--- START OF Source data ---

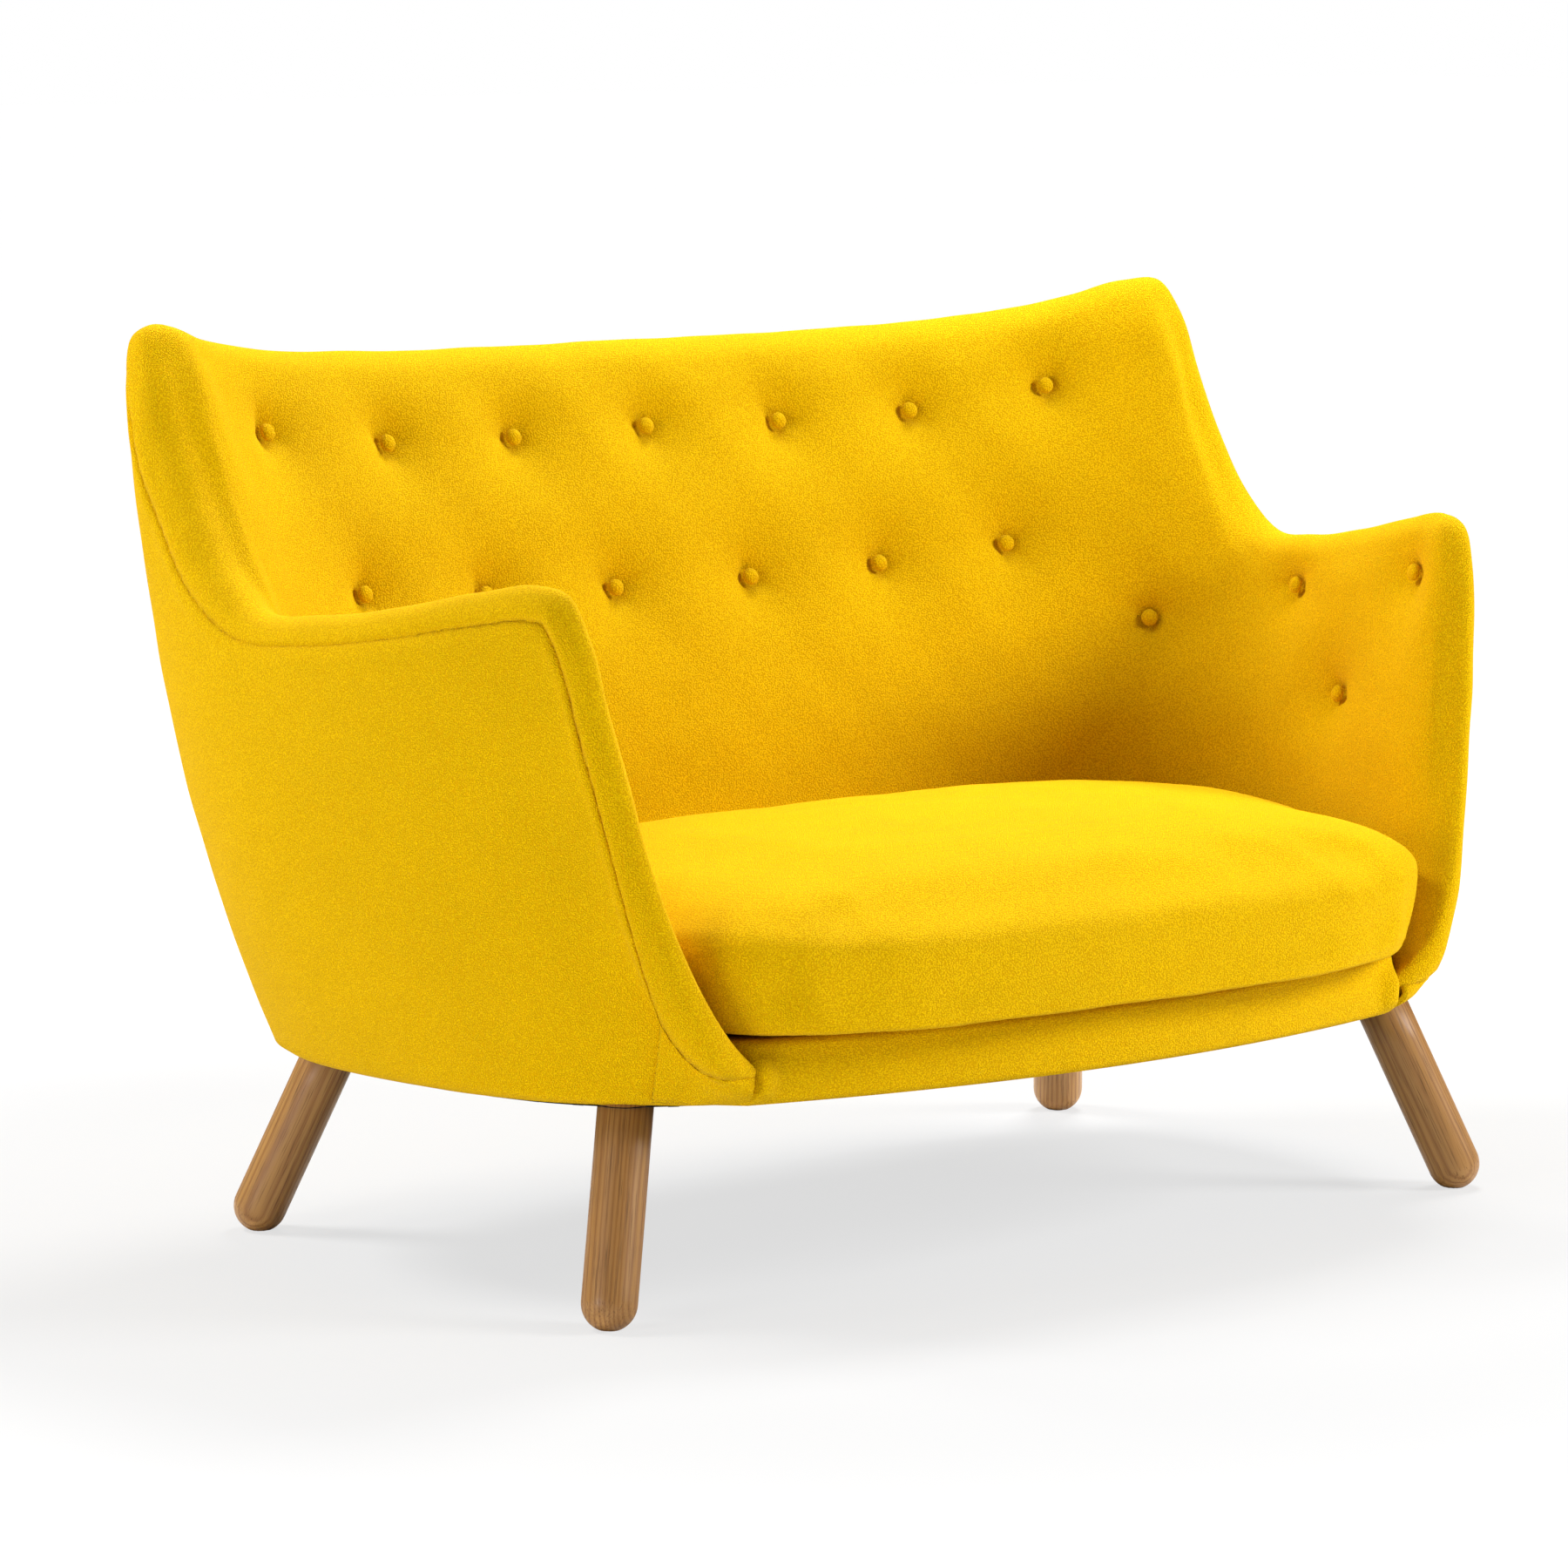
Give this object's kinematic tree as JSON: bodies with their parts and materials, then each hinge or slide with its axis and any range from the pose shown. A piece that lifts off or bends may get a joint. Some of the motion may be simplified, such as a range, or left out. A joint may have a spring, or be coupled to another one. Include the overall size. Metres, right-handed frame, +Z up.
{
  "type": "sofa",
  "caption": "Compact two-seat sofa with a curved button-tufted shell, eared back, low arms, loose seat cushion and splayed round wooden legs.",
  "frame": {"origin": "on the floor, at the middle of the overall width and depth", "axes": "+X along the sofa's width, to the right of someone facing its front; +Y towards the back; +Z up"},
  "size_m": [1.3152, 0.8163, 0.8596],
  "materials": {
    "upholstery": "coarse woven wool, matt",
    "padding": "foam and wadding, matt",
    "frame_timber": "planed beech, unfinished",
    "leg_wood": "oiled, satin",
    "webbing": "woven jute, matt",
    "dust_cloth": "black woven cloth, matt",
    "steel": "zinc plated"
  },
  "bodies": {
    "sofa": {"back_edge_roll": "upholstery", "outside_back": "upholstery", "left_edge_roll": "upholstery", "right_edge_roll": "upholstery", "left_outside_arm": "upholstery", "right_outside_arm": "upholstery", "front_apron": "upholstery", "button_back_top_middle": "upholstery", "button_back_top_1_left": "upholstery", "button_back_top_1_right": "upholstery", "button_back_top_2_left": "upholstery", "button_back_top_2_right": "upholstery", "button_back_top_3_left": "upholstery", "button_back_top_3_right": "upholstery", "button_back_low_1_left": "upholstery", "button_back_low_1_right": "upholstery", "button_back_low_2_left": "upholstery", "button_back_low_2_right": "upholstery", "button_back_low_3_left": "upholstery", "button_back_low_3_right": "upholstery", "button_corner_left": "upholstery", "button_corner_right": "upholstery", "button_arm_rear_left": "upholstery", "button_arm_rear_right": "upholstery", "button_arm_front_left": "upholstery", "button_arm_front_right": "upholstery", "button_arm_low_left": "upholstery", "button_arm_low_right": "upholstery", "back_pad": "padding", "left_arm_pad": "padding", "right_arm_pad": "padding", "seat_deck_pad": "padding", "back_top_rail": "frame_timber", "left_back_post": "frame_timber", "left_wing_post": "frame_timber", "left_arm_rail": "frame_timber", "left_arm_post": "frame_timber", "right_back_post": "frame_timber", "right_wing_post": "frame_timber", "right_arm_rail": "frame_timber", "right_arm_post": "frame_timber", "rear_rail": "frame_timber", "front_rail": "frame_timber", "left_side_rail": "frame_timber", "right_side_rail": "frame_timber", "left_front_corner_block": "frame_timber", "left_rear_corner_block": "frame_timber", "right_front_corner_block": "frame_timber", "right_rear_corner_block": "frame_timber", "left_front_leg": "leg_wood", "left_rear_leg": "leg_wood", "right_front_leg": "leg_wood", "right_rear_leg": "leg_wood", "left_front_leg_bolt": "steel", "left_rear_leg_bolt": "steel", "right_front_leg_bolt": "steel", "right_rear_leg_bolt": "steel", "seat_webbing": "webbing", "dust_cover": "dust_cloth"},
    "cushion": {"seat_cushion": "upholstery"}
  },
  "joints": [
    {"name": "cushion_lift", "type": "slide", "parent": "sofa", "child": "cushion", "axis": [0, 0, 1], "range_m": [0, 0.6]}
  ]
}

--- END OF Source data ---

Short problem:
Output the listing above exactly as it appears.

Final result:
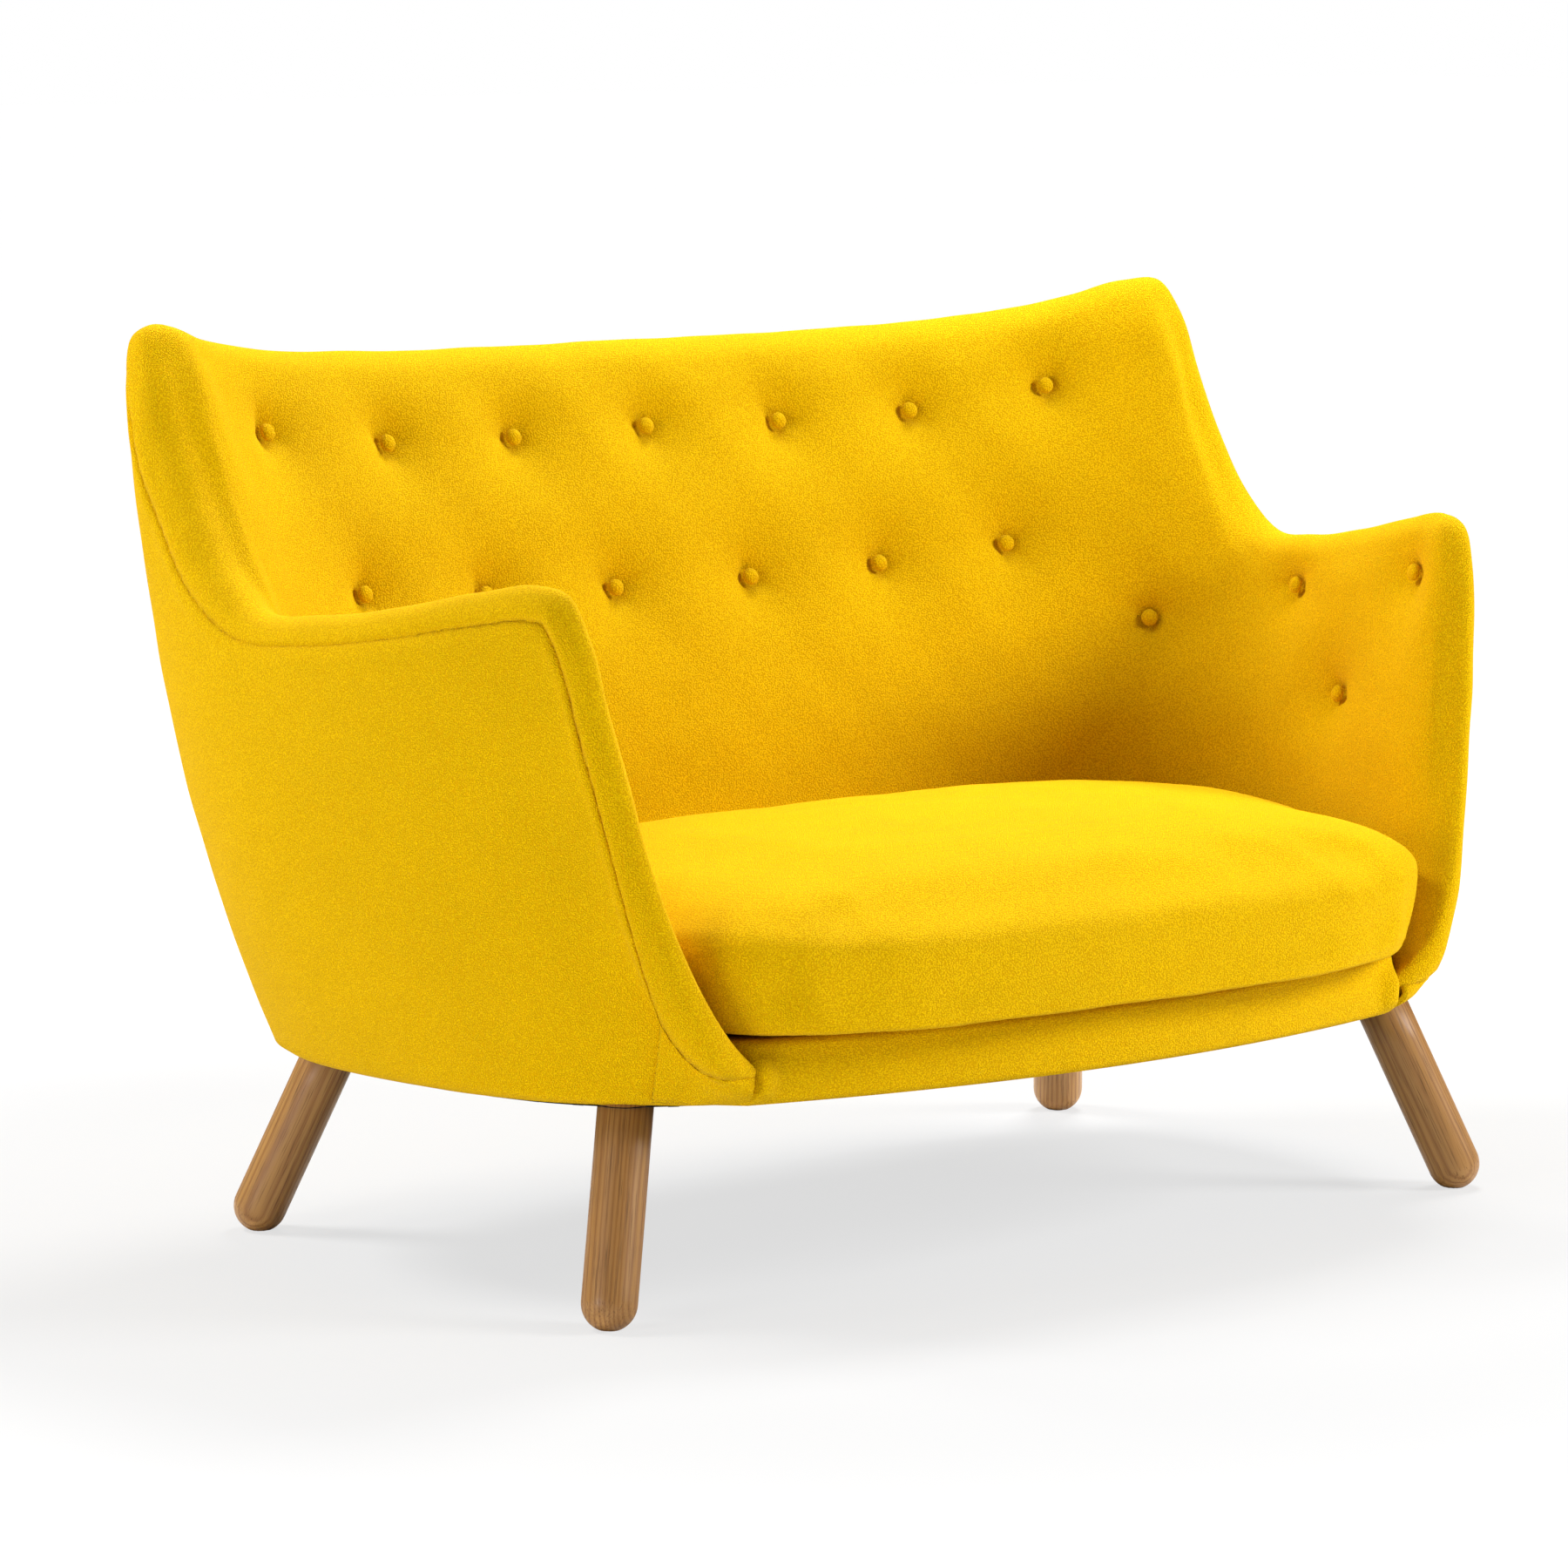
Give this object's kinematic tree as JSON: bodies with their parts and materials, then each hinge or slide with its axis and any range from the pose shown. A piece that lifts off or bends may get a joint. Some of the motion may be simplified, such as a range, or left out. A joint may have a spring, or be coupled to another one. Include the overall size. Metres, right-handed frame, +Z up.
{
  "type": "sofa",
  "caption": "Compact two-seat sofa with a curved button-tufted shell, eared back, low arms, loose seat cushion and splayed round wooden legs.",
  "frame": {"origin": "on the floor, at the middle of the overall width and depth", "axes": "+X along the sofa's width, to the right of someone facing its front; +Y towards the back; +Z up"},
  "size_m": [1.3152, 0.8163, 0.8596],
  "materials": {
    "upholstery": "coarse woven wool, matt",
    "padding": "foam and wadding, matt",
    "frame_timber": "planed beech, unfinished",
    "leg_wood": "oiled, satin",
    "webbing": "woven jute, matt",
    "dust_cloth": "black woven cloth, matt",
    "steel": "zinc plated"
  },
  "bodies": {
    "sofa": {"back_edge_roll": "upholstery", "outside_back": "upholstery", "left_edge_roll": "upholstery", "right_edge_roll": "upholstery", "left_outside_arm": "upholstery", "right_outside_arm": "upholstery", "front_apron": "upholstery", "button_back_top_middle": "upholstery", "button_back_top_1_left": "upholstery", "button_back_top_1_right": "upholstery", "button_back_top_2_left": "upholstery", "button_back_top_2_right": "upholstery", "button_back_top_3_left": "upholstery", "button_back_top_3_right": "upholstery", "button_back_low_1_left": "upholstery", "button_back_low_1_right": "upholstery", "button_back_low_2_left": "upholstery", "button_back_low_2_right": "upholstery", "button_back_low_3_left": "upholstery", "button_back_low_3_right": "upholstery", "button_corner_left": "upholstery", "button_corner_right": "upholstery", "button_arm_rear_left": "upholstery", "button_arm_rear_right": "upholstery", "button_arm_front_left": "upholstery", "button_arm_front_right": "upholstery", "button_arm_low_left": "upholstery", "button_arm_low_right": "upholstery", "back_pad": "padding", "left_arm_pad": "padding", "right_arm_pad": "padding", "seat_deck_pad": "padding", "back_top_rail": "frame_timber", "left_back_post": "frame_timber", "left_wing_post": "frame_timber", "left_arm_rail": "frame_timber", "left_arm_post": "frame_timber", "right_back_post": "frame_timber", "right_wing_post": "frame_timber", "right_arm_rail": "frame_timber", "right_arm_post": "frame_timber", "rear_rail": "frame_timber", "front_rail": "frame_timber", "left_side_rail": "frame_timber", "right_side_rail": "frame_timber", "left_front_corner_block": "frame_timber", "left_rear_corner_block": "frame_timber", "right_front_corner_block": "frame_timber", "right_rear_corner_block": "frame_timber", "left_front_leg": "leg_wood", "left_rear_leg": "leg_wood", "right_front_leg": "leg_wood", "right_rear_leg": "leg_wood", "left_front_leg_bolt": "steel", "left_rear_leg_bolt": "steel", "right_front_leg_bolt": "steel", "right_rear_leg_bolt": "steel", "seat_webbing": "webbing", "dust_cover": "dust_cloth"},
    "cushion": {"seat_cushion": "upholstery"}
  },
  "joints": [
    {"name": "cushion_lift", "type": "slide", "parent": "sofa", "child": "cushion", "axis": [0, 0, 1], "range_m": [0, 0.6]}
  ]
}